To establish a Q Comp program, a school district needs approval by the teachers union, the school board and the Minnesota Department of Education.

The district was motivated to develop a new Q Comp proposal partly by the Teacher Development and Evaluation law set to take effect in the fall of 2014.

Q Comp provides a means for meeting the requirements of that unfunded mandate, but with funding and pay incentives in place.

The Forest Lake Education Association, working with district staff, wrote the new plan last year. The Q Comp team consisted of Chair Diane Giorgi, Heidi Errickson, Paul Iwaszko, Kathy McMorrow, Joe Mueller and Kim Vanneste. All are District 831 teachers.

Giorgi presented the plan to the school board on April 18. The board voted in favor on May 2, and on May 9 more than 80 percent of the teachers voted to submit the plan to the Department of Education for assessment.

After minor changes requested by the state were made, the school board voted unanimously to approve the final plan at the Sept. 5 meeting.

The last step was ratification by the teachers. On Sept. 26, the new Q-Comp plan was approved with 85 percent  support, 299 in favor and 56 against.

Implementation of Q Comp requires annual approval of the teachers union, the school board and the state.

The Q Comp coordinator will be hired early in 2014, and that person will be part of the team to hire peer coaches. The district plans to hire the coordinator, coaches and other positions from existing staff.

Giorgi was considered a logical choice, but she does not plan to apply for the position of Q Comp coordinator.

Currently a Title I Math and Curriculum Coordinator with an office in the Central Learning Center, Giorgi is a 30-year district employee. She worked 15 years as a teacher at Lino Lakes Elementary and another 15 as a technology specialist. In 2007 Giorgi was awarded a $2,000 grant for antibullying efforts, in 2009 she brought in a $7,460 grant for a science project, and in 2011 she received a $2,000 grant to support the STEM program.

“I like what I do right now, supporting teachers through the curriculum,” she said.


Shortly after Q Comp was established in 2005, District 831 gave it a try, in the 2007-2008 and 2008-2009 school years. But the teachers union decided not to continue.

“The first time our district implemented Q Comp, the program was in its infancy in Minnesota. Since then we have learned from other districts and incorporated some of their components into our own plan,” Giorgi said.

“In particular, the opportunity for monthly professional development and meeting time will positively impact teachers’ ability to collaborate on strategies and best practices that support student achievement,” she added.

School board member Dan Kieger said teacher groups disliked the process of gauging success in the first Q Comp plan.

Now that other school districts have refined the process, “we’ve got a good working tool for evaluation,” he said.

This time, evaluations will be performed by fellow teachers, an important issue.

“We spent a lot of time getting feedback from the members. They want the peer coaching position to be fresh from the classroom,” Giorgi explained.

Former school board member Eric Langness served during that first Q Comp experiment.

“I supported it because it gives teachers the incentive to put in extra effort,” he said. “It was the only tax increase I ever voted for.”

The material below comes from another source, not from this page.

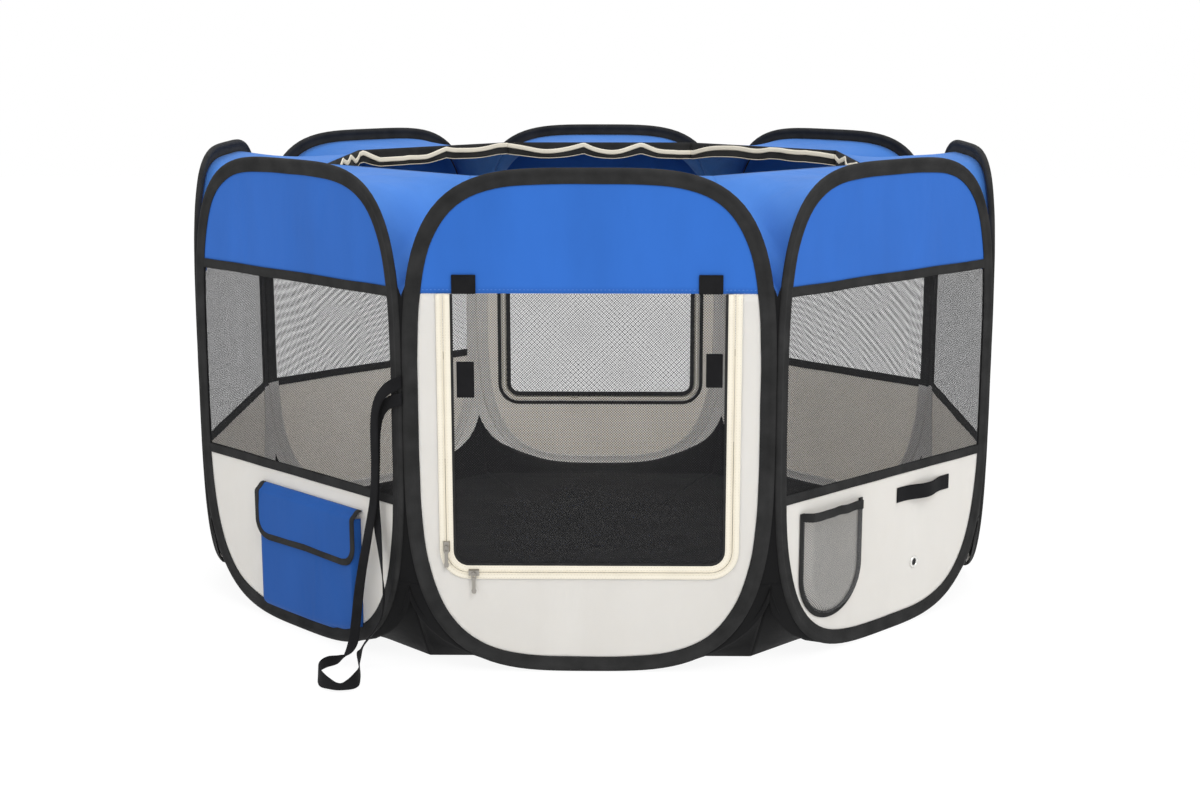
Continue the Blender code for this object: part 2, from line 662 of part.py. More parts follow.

Langness has reviewed the new plan and agrees with the changes made. Shifting teacher training from three days before the school year to spread throughout the year is one positive change, he said, and added that the high percentage of teacher support is particularly impressive.

“I believe it will motivate teachers and ultimately improve student achievement,” he said.

Giorgi said that student achievement is at the heart of the program. “Q Comp supports teachers in becoming better educators by providing time for collegial collaboration and more meaningful professional development. By reflecting on their own classroom teaching and sharing best practices, teachers will develop a strong support structure to help them move toward attaining student achievement goals,” she said.

“It will help kids get the best education possible,” Kieger concluded.

Q Comp feedback comes only from other teachers. The program has no mechanism to involve student or parent information on teacher effectiveness.


In August each building will set a school-wide site achievement goal based on standardized test scores. A teacher whose building meets its site achievement goal is eligible for $200 of performance pay.

If a site does not meet its goal, the money goes to that site for professional development to help meet the goal the following year.

Teachers set individual student achievement goals by October. Teachers who reach their individual student achievement goal are eligible for $200 of performance pay.

Teachers meet in professional learning communities throughout the year to share instructional strategies. A professional learning community is a team of educators with a common area of interest: grade level, department or shared students.

Teachers are observed every three months by peer coaches and/or administrators, for a total of three observations per year.

Teachers who complete their professional learning community requirements and demonstrate proficiency in their observations are eligible for $1600 of performance pay.